--- start Extracted material ---

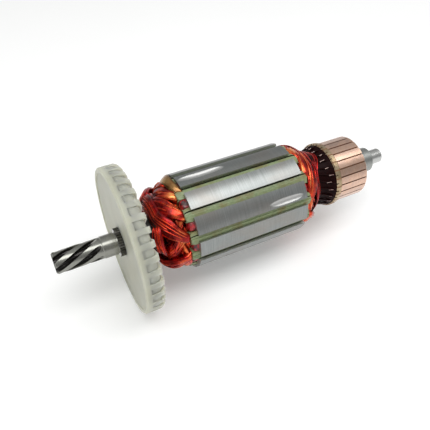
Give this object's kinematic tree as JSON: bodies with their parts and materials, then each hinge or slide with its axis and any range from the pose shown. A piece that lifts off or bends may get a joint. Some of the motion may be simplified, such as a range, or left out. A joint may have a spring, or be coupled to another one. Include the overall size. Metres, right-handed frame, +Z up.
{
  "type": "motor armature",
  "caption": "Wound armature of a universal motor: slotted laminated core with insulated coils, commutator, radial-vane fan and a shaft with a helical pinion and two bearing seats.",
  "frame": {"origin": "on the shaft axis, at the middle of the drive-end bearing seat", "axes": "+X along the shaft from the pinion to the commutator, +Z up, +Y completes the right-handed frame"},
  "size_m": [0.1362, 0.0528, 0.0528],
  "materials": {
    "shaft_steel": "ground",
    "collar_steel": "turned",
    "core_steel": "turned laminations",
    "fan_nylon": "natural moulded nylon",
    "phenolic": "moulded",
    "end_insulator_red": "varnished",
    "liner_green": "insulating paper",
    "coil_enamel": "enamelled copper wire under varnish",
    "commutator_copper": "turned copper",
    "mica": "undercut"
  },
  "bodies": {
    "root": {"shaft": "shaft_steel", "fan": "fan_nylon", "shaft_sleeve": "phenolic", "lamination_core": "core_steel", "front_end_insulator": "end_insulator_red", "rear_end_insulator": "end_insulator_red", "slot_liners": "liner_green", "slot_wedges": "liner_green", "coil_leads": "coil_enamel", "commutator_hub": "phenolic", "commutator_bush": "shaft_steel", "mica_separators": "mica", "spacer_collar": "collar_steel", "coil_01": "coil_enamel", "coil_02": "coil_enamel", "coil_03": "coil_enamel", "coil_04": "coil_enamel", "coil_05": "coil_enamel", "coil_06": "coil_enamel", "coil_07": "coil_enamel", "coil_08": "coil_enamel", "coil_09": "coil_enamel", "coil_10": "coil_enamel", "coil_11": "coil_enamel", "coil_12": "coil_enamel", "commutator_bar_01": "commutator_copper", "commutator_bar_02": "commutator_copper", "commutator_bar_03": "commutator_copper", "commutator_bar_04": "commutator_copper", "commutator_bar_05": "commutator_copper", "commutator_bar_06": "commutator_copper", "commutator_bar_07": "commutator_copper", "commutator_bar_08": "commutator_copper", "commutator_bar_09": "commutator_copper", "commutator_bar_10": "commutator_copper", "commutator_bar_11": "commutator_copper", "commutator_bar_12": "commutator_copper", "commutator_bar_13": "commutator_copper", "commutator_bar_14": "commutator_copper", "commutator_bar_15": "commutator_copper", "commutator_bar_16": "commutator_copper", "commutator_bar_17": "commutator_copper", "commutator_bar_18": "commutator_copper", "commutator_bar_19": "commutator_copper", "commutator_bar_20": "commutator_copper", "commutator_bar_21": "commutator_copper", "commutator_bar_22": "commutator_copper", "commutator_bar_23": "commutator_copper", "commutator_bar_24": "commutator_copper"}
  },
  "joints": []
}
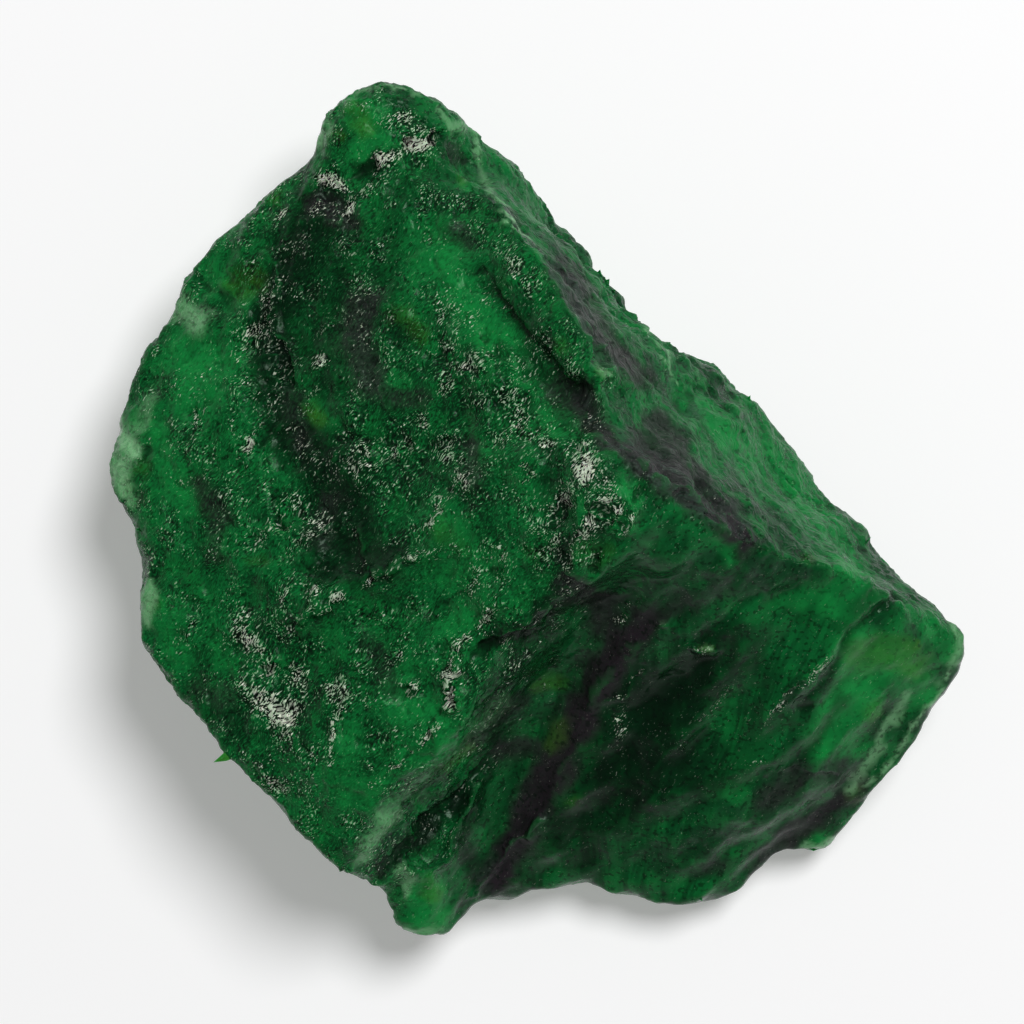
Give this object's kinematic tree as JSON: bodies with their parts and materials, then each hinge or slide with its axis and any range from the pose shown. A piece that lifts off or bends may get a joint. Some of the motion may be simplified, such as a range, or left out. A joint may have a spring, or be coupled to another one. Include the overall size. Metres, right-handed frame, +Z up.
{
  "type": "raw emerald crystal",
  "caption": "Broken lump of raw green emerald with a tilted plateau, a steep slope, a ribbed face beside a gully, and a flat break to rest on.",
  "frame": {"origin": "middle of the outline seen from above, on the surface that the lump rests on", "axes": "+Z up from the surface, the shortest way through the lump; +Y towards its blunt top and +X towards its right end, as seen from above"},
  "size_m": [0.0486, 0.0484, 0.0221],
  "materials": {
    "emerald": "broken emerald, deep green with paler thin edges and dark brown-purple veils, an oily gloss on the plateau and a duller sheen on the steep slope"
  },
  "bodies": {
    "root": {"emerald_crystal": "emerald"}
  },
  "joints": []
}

--- end Extracted material ---

### Written instruction
Produce an exact copy of every entry above.

### Finished exercise
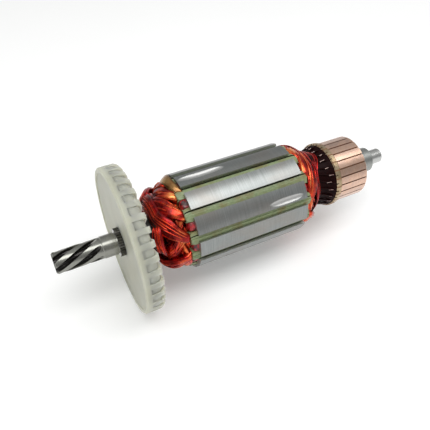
Give this object's kinematic tree as JSON: bodies with their parts and materials, then each hinge or slide with its axis and any range from the pose shown. A piece that lifts off or bends may get a joint. Some of the motion may be simplified, such as a range, or left out. A joint may have a spring, or be coupled to another one. Include the overall size. Metres, right-handed frame, +Z up.
{
  "type": "motor armature",
  "caption": "Wound armature of a universal motor: slotted laminated core with insulated coils, commutator, radial-vane fan and a shaft with a helical pinion and two bearing seats.",
  "frame": {"origin": "on the shaft axis, at the middle of the drive-end bearing seat", "axes": "+X along the shaft from the pinion to the commutator, +Z up, +Y completes the right-handed frame"},
  "size_m": [0.1362, 0.0528, 0.0528],
  "materials": {
    "shaft_steel": "ground",
    "collar_steel": "turned",
    "core_steel": "turned laminations",
    "fan_nylon": "natural moulded nylon",
    "phenolic": "moulded",
    "end_insulator_red": "varnished",
    "liner_green": "insulating paper",
    "coil_enamel": "enamelled copper wire under varnish",
    "commutator_copper": "turned copper",
    "mica": "undercut"
  },
  "bodies": {
    "root": {"shaft": "shaft_steel", "fan": "fan_nylon", "shaft_sleeve": "phenolic", "lamination_core": "core_steel", "front_end_insulator": "end_insulator_red", "rear_end_insulator": "end_insulator_red", "slot_liners": "liner_green", "slot_wedges": "liner_green", "coil_leads": "coil_enamel", "commutator_hub": "phenolic", "commutator_bush": "shaft_steel", "mica_separators": "mica", "spacer_collar": "collar_steel", "coil_01": "coil_enamel", "coil_02": "coil_enamel", "coil_03": "coil_enamel", "coil_04": "coil_enamel", "coil_05": "coil_enamel", "coil_06": "coil_enamel", "coil_07": "coil_enamel", "coil_08": "coil_enamel", "coil_09": "coil_enamel", "coil_10": "coil_enamel", "coil_11": "coil_enamel", "coil_12": "coil_enamel", "commutator_bar_01": "commutator_copper", "commutator_bar_02": "commutator_copper", "commutator_bar_03": "commutator_copper", "commutator_bar_04": "commutator_copper", "commutator_bar_05": "commutator_copper", "commutator_bar_06": "commutator_copper", "commutator_bar_07": "commutator_copper", "commutator_bar_08": "commutator_copper", "commutator_bar_09": "commutator_copper", "commutator_bar_10": "commutator_copper", "commutator_bar_11": "commutator_copper", "commutator_bar_12": "commutator_copper", "commutator_bar_13": "commutator_copper", "commutator_bar_14": "commutator_copper", "commutator_bar_15": "commutator_copper", "commutator_bar_16": "commutator_copper", "commutator_bar_17": "commutator_copper", "commutator_bar_18": "commutator_copper", "commutator_bar_19": "commutator_copper", "commutator_bar_20": "commutator_copper", "commutator_bar_21": "commutator_copper", "commutator_bar_22": "commutator_copper", "commutator_bar_23": "commutator_copper", "commutator_bar_24": "commutator_copper"}
  },
  "joints": []
}
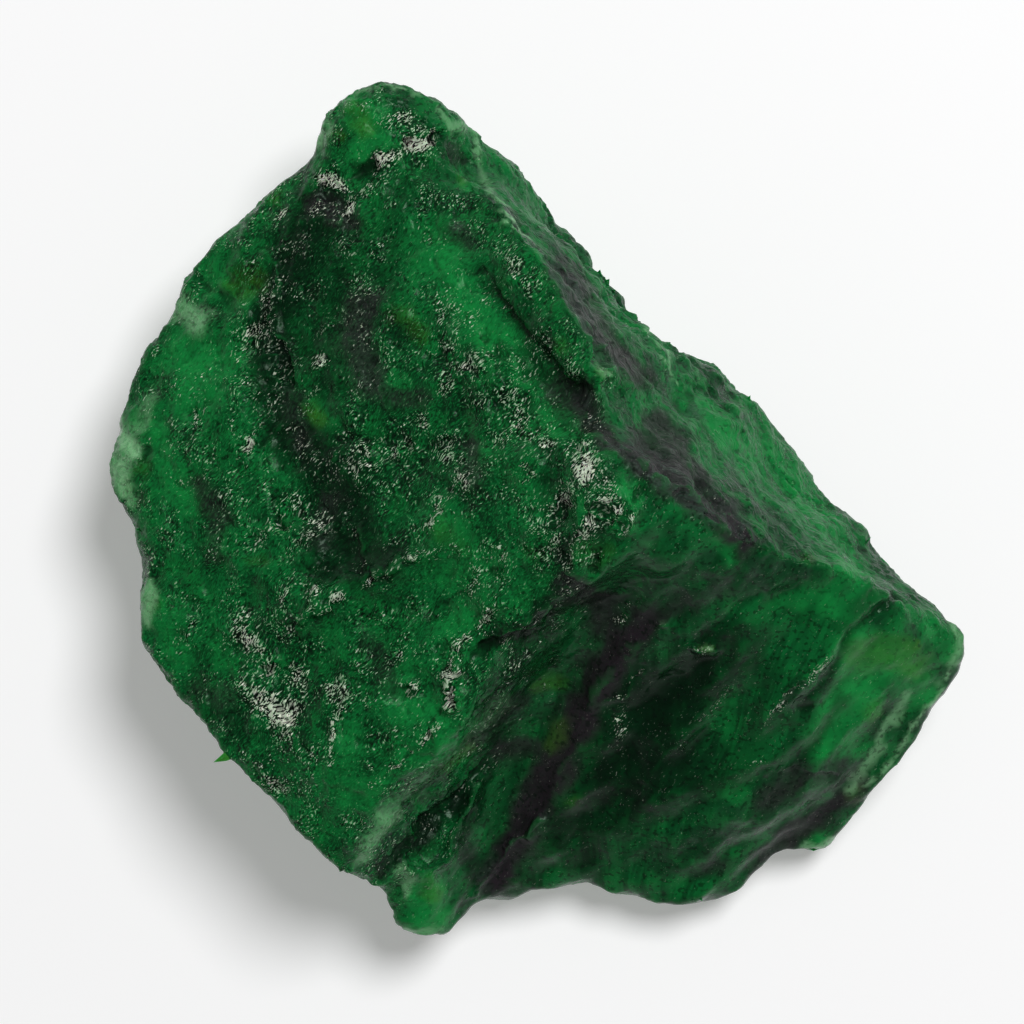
Give this object's kinematic tree as JSON: bodies with their parts and materials, then each hinge or slide with its axis and any range from the pose shown. A piece that lifts off or bends may get a joint. Some of the motion may be simplified, such as a range, or left out. A joint may have a spring, or be coupled to another one. Include the overall size. Metres, right-handed frame, +Z up.
{
  "type": "raw emerald crystal",
  "caption": "Broken lump of raw green emerald with a tilted plateau, a steep slope, a ribbed face beside a gully, and a flat break to rest on.",
  "frame": {"origin": "middle of the outline seen from above, on the surface that the lump rests on", "axes": "+Z up from the surface, the shortest way through the lump; +Y towards its blunt top and +X towards its right end, as seen from above"},
  "size_m": [0.0486, 0.0484, 0.0221],
  "materials": {
    "emerald": "broken emerald, deep green with paler thin edges and dark brown-purple veils, an oily gloss on the plateau and a duller sheen on the steep slope"
  },
  "bodies": {
    "root": {"emerald_crystal": "emerald"}
  },
  "joints": []
}